As you've probably noticed, the Giants' strength is their pitching staff; yes, their relievers are good, but most especially their starters. When you've got Tim Lincecum and Matt Cain and Madison Bumgarner and then Ryan Vogelsong pulls a Vogelsong ... well, then you've really got something.
But for how long, though? Lincecum's signed through 2013, after which nobody knows. And Matt Cain's eligible for free agency even sooner; eight months from now, he could be gone. Of course the Giants would like to keep him. But according to Ken Rosenthal, the talks about a contract extension aren't going so well ...
Cain’s representatives spoke Wednesday with Giants officials, and the two sides failed to make progress toward a deal, according to major league sources.
No further discussions are planned, sources said, increasing the possibility that Cain could become a free agent at the end of the season.
Cain, 27, is seeking a contract that will reflect his position as one of the top pitchers in the game. As a free agent, he might command a deal of at least six years and $20 million per season.

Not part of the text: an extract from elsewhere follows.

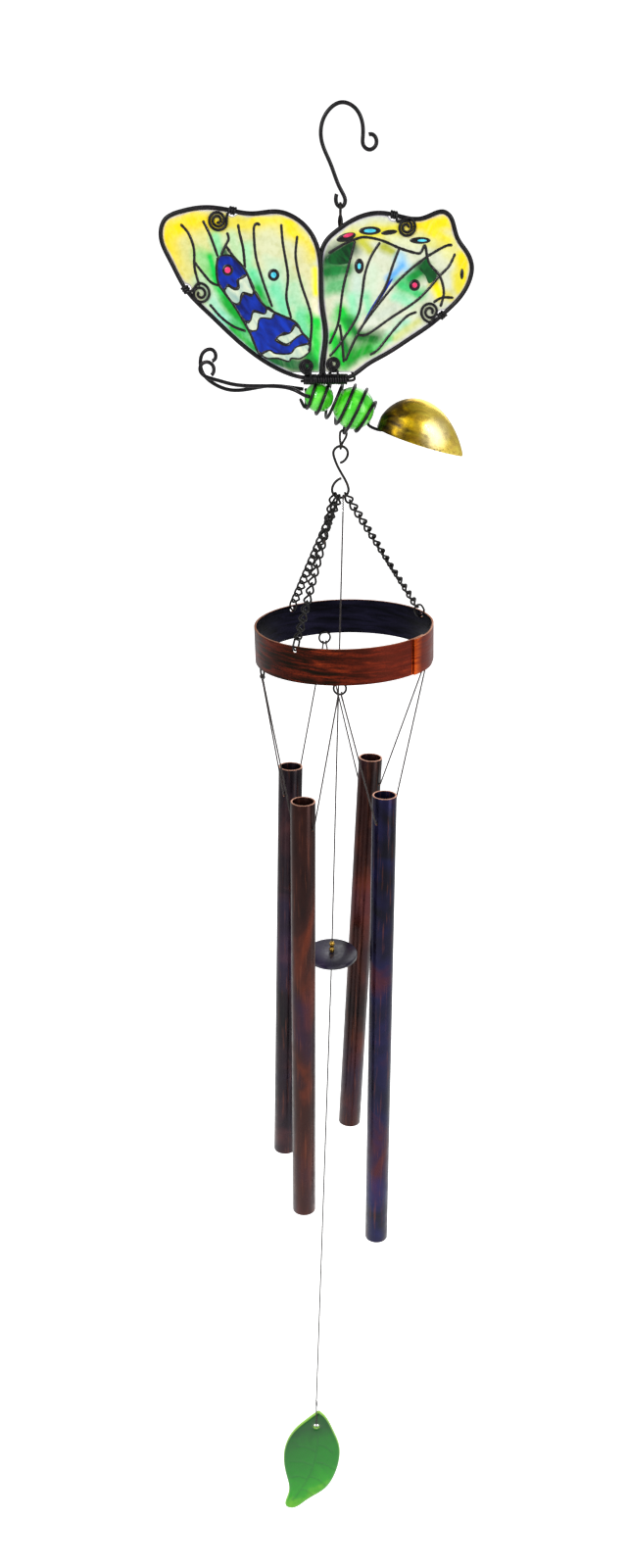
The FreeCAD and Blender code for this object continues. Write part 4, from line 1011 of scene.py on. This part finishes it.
# ---- the leaf ----------------------------------------------------------------------------
def glass_leaf():
    """A thick fused-glass leaf with a domed edge, and veins pressed into both faces."""
    low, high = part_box("glass_leaf")
    middle, half = (low.y + high.y) / 2, (high.y - low.y) / 2
    border = outline_of("glass_leaf")
    span = np.array([high.x - low.x, high.z - low.z])
    border = np.array([low.x, low.z]) + (border - border.min(0)) * span / np.ptp(border, axis=0)
    hole = (eye.x, eye.z, 1.5 * MM)
    verts, faces, depth = slab(border, middle, half, 2.6 * MM, 0.8 * MM, hole, 0.12 * MM, 7.0)
    made = build("glass_leaf_fused", [(verts, faces)], leaf_glass(), BODY_OF["glass_leaf"])
    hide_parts("glass_leaf")

    def at(u, v):
        return np.array([low.x + u * span[0], low.z + v * span[1]])

    stem = spaced([at(0.60, 0.84), at(0.60, 0.66), at(0.50, 0.42), at(0.34, 0.24), at(0.16, 0.10)], MM)
    veins = [stem]
    for a, b in (((0.60, 0.68), (0.86, 0.60)), ((0.58, 0.60), (0.24, 0.66)), ((0.54, 0.50), (0.90, 0.42)),
                 ((0.52, 0.46), (0.12, 0.50)), ((0.44, 0.35), (0.74, 0.26)), ((0.42, 0.32), (0.14, 0.34)),
                 ((0.30, 0.21), (0.52, 0.15))):
        bend = (at(*a) + at(*b)) / 2 + np.array([0, 1.5 * MM])
        veins.append(spaced([at(*a), bend, at(*b)], MM))
    tree = kdtree.KDTree(sum(len(v) for v in veins))
    for k, p in enumerate(np.vstack(veins)):
        tree.insert((p[0], p[1], 0), k)
    tree.balance()
    mesh = made.data
    vein = mesh.attributes.new("vein", "FLOAT", "POINT")
    rim = mesh.attributes.new("rim", "FLOAT", "POINT")
    near = np.array([tree.find((v.co.x, v.co.z, 0))[2] for v in mesh.vertices])
    dent = np.clip(1 - near / (1.3 * MM), 0, 1) ** 2
    vein.data.foreach_set("value", dent.astype(np.float32))
    # the rim attribute marks where the leaf glass gets its painted rim light
    rim.data.foreach_set("value", (np.clip(1 - depth / (0.7 * MM), 0, 1) * 0.9).astype(np.float32))
    for v, amount in zip(mesh.vertices, dent):
        v.co.y += (0.22 * MM if v.co.y < middle else -0.22 * MM) * float(amount)


glass_leaf()


# ---- studio ------------------------------------------------------------------------------
def floor_look():
    look = Look("studio_floor", Roughness=0.9)
    faint = look.noise(2.0, 2)
    seen = look.node("LightPath").outputs["Is Camera Ray"]
    look.put(look.shader.inputs["Emission Color"], (1, 1, 1, 1))
    look.put(look.shader.inputs["Emission Strength"], look.math("MULTIPLY", seen, 0.8))
    return look.use(look.ramp(faint, [(0.3, (0.9, 0.9, 0.9)), (0.7, (0.93, 0.93, 0.93))]))


bpy.ops.mesh.primitive_plane_add(size=40, location=(0, 12, CAD_BOX[0].z - 0.12))
floor = bpy.context.object
floor.name = "studio_floor"
floor.data.materials.append(floor_look())


def softbox(name, place, aim, size, power):
    light = bpy.data.lights.new(name, "AREA")
    light.shape = "RECTANGLE"
    light.size, light.size_y = size
    light.energy = power
    made = bpy.data.objects.new(name, light)
    bpy.context.scene.collection.objects.link(made)
    made.location = place
    made.rotation_euler = (Vector(aim) - Vector(place)).to_track_quat("-Z", "Y").to_euler()


softbox("key_light", (-0.9, -1.3, 0.6), (0, 0, -0.3), (0.9, 1.4), 13)
softbox("fill_light", (1.2, -1.0, 0.1), (0, 0, -0.35), (0.8, 1.4), 6)
softbox("left_spot", (-0.7, -1.1, 0.5), (0, 0, -0.2), (0.13, 0.13), 2.6)
softbox("right_spot", (0.75, -1.0, 0.35), (0, 0, -0.2), (0.10, 0.16), 2.2)
softbox("back_light", (0.5, 1.2, 0.7), (0, 0, -0.3), (1.2, 1.2), 8)

world = bpy.data.worlds.new("studio")
bpy.context.scene.world = world
world.use_nodes = True
tree = world.node_tree
background = tree.nodes["Background"]
background.inputs["Color"].default_value = (1, 1, 1, 1)
# white to the camera, and dimmer as a light on the chime
rays = tree.nodes.new("ShaderNodeLightPath")
seen, lit = (tree.nodes.new("ShaderNodeMath") for _ in range(2))
seen.operation = lit.operation = "MULTIPLY_ADD"
tree.links.new(rays.outputs["Is Camera Ray"], seen.inputs[0])
seen.inputs[1].default_value = 0.75
seen.inputs[2].default_value = 0.4
tree.links.new(rays.outputs["Is Diffuse Ray"], lit.inputs[0])
lit.inputs[1].default_value = 0.25
tree.links.new(seen.outputs[0], lit.inputs[2])
tree.links.new(lit.outputs[0], background.inputs["Strength"])

camera = bpy.data.objects.new("camera", bpy.data.cameras.new("camera"))
bpy.context.scene.collection.objects.link(camera)
camera.data.lens = 35
camera.data.sensor_width = 36
camera.data.sensor_fit = "AUTO"
camera.data.clip_start = 0.01
camera.location = (-0.0124, -0.7379, -0.0235)
camera.rotation_euler = (math.radians(67.8), 0, 0)
bpy.context.scene.camera = camera
bpy.context.scene.view_settings.view_transform = "Standard"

Matt Cain's really, really good. Better than most people understand, I'll wager. You know, because he's never won more than 14 games in a season. Over the last three years, though? Cain's started 33 games in each season, and his 12.3 fWAR ranked seventh in the National League, right between Josh Johnson and Cole Hamels.
Hamels, by the way, is another guy who hasn't won a huge number of games but has a huge payday coming after this season. But we digress ...
It's important to look at more than one season, because what Cain did last season almost certainly is not sustainable. After allowing 22 home runs in both 2009 and '10, he gave up only nine home runs in 2011. Cain did induce more ground balls and fewer fly balls last season, but not nearly enough to account for the dramatically lower home-run rate. I mean, just think about that ... nine home runs all season. Oh, and he never gave up more than one homer in a game; nine games with one home run allowed, and 24 with none at all.
Probably not sustainable.
Matt Cain is an excellent pitcher. But according to FanGraphs, the 2009-2010 Matt Cain was not worth $20 million per season; more like $15 million.
Now, of course that's a baseline figure. He might be worth $10 million to some and $20 million to others ... but to most, somewhere around $15 million. Even if we account for natural salary inflation -- or unnatural salary inflation if future TV deals are as lucrative as advertised -- it's hard to push Cain to $20 million of value per season, especially when we consider the injury risk.
So as good as he is, he does profile as perhaps the Giants' third-best pitcher, if they retain Tim Lincecum beyond 2013 and Madison Bumgarner doesn't get hurt. Can the Giants afford to commit $120 million to their No. 3 starter, with so many projected holes in their lineup?
If Matt Cain's agent really is holding out for that sort of contract, then it's no wonder nothing's happened yet.